Maria S.
Je veux vous parler de ma grand mère chérie.
Elle et son mari avait une boulangerie dans la Gruyère, au bord de la Sarine. Lui au fournil et elle au ménage, à la caisse, aux enfants et surtout aux comptes de fin de mois. Les clients payaient "au carnet". A chaque fin de mois elle calculait, de tête, les montants dûs. Et comme elle était gentille et bienveillante les sommes n'étaient pas toujours encaissées.
Elle m'a toujours accueillie à bras ouverts. Mon enfance solitaire l'émouvait. Quel plaisir de grimper ces quelques marches et de sentir son parfum et sa douceur. Comme elle était asthmatique elle suçait toujours des bonbons à l'eucalyptus. C'est une des premières odeurs de mon enfance avec celle du pain, des pains d'anis et des bricelets.
Quand je suis devenue jeune maman elle venait en vacances chez moi, quand Chéri était au service militaire. Elle m'a appris à tenir une maison, elle faisait mes raccommodages. Quelquefois elle me morigénait de mon désordre. D'elle j'acceptais tout.

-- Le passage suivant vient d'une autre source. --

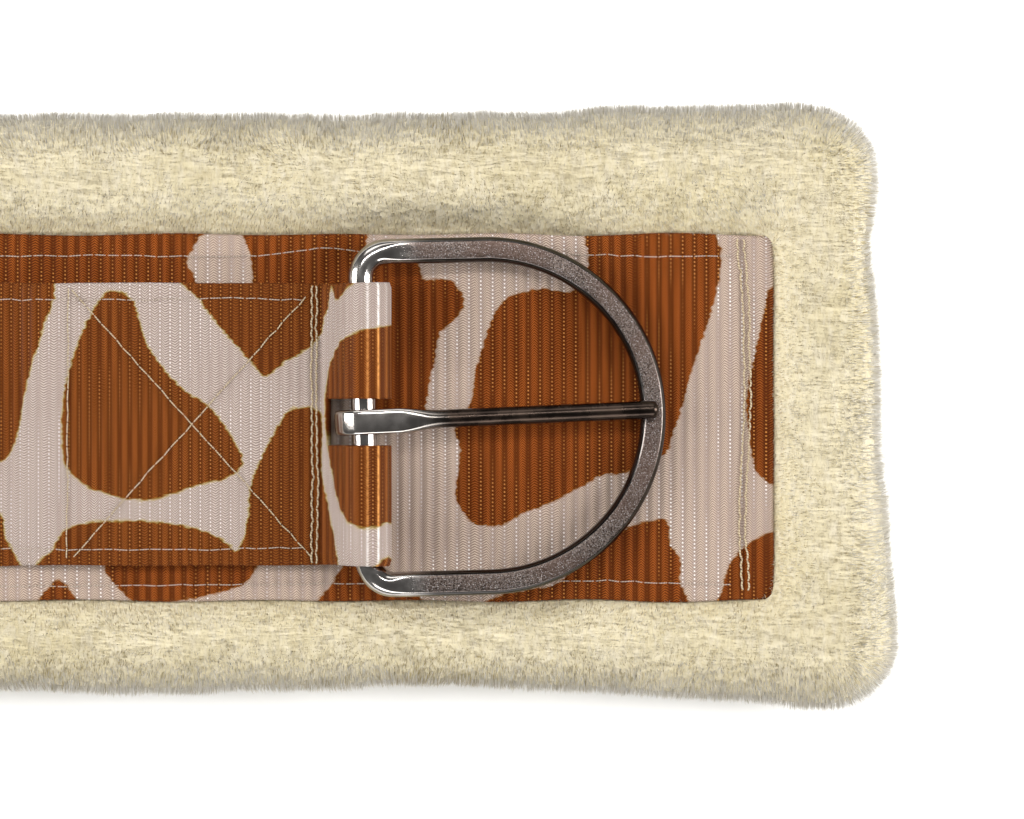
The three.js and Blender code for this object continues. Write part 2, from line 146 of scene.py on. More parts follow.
def solid_grid(top, bottom, keep):
    """A closed skin round the kept cells of two matching grids: points, faces, and which points were used."""
    cols, rows = keep.shape[0] + 1, keep.shape[1] + 1
    at = lambda i, j: i * rows + j
    under = cols * rows
    i, j = np.nonzero(keep)
    a, b, c, d = at(i, j), at(i + 1, j), at(i + 1, j + 1), at(i, j + 1)
    faces = [np.stack([a, b, c, d], 1), np.stack([d, c, b, a], 1) + under]
    wide = np.pad(keep, 1)
    for di, dj, ends in ((0, -1, "ab"), (1, 0, "bc"), (0, 1, "cd"), (-1, 0, "da")):
        open_side = ~wide[i + 1 + di, j + 1 + dj]
        corners = {"a": a, "b": b, "c": c, "d": d}
        p, q = corners[ends[0]][open_side], corners[ends[1]][open_side]
        faces.append(np.stack([q, p, p + under, q + under], 1))
    verts = np.concatenate([top.reshape(-1, 3), bottom.reshape(-1, 3)])
    faces = np.concatenate(faces)
    used = np.unique(faces)
    back = np.zeros(len(verts), np.int64)
    back[used] = np.arange(len(used))
    return verts[used], back[faces], used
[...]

Nous avons eu de grandes conversations qu'elle n'avait pas eu avec ses enfants. Son enfance illégitime et son père qui l'avait accostée sur le chemin. C'est de lui qu'on tient nos cheveux roux m'avait-elle dit. Et sa première culbute (c'était son terme) à 17 ans derrière la fontaine du village.
Plus tard elle est devenue veuve. Elle a dû soigner mon grand père très longtemps. Mais elle s'ennuyait dans sa grande maison sans confort. Puis un jour elle a pris un petit studio dans la ville voisine. Elle prenait jusqu'à trois douches par jour tant elle était contente. Elle goûtait sa nouvelle indépendance. Elle allait au restaurant, s'achetait des babioles, dînait à n'importe quelle heure. Elle avait enfin des amies et non plus des clientes. Sa fantaisie lui valait d'avoir des amis de tout âge.
Elle s'est éteinte à 88 ans d'un cancer du sein. Je me suis sentie orpheline et aujourd'hui trente ans après elle me manque.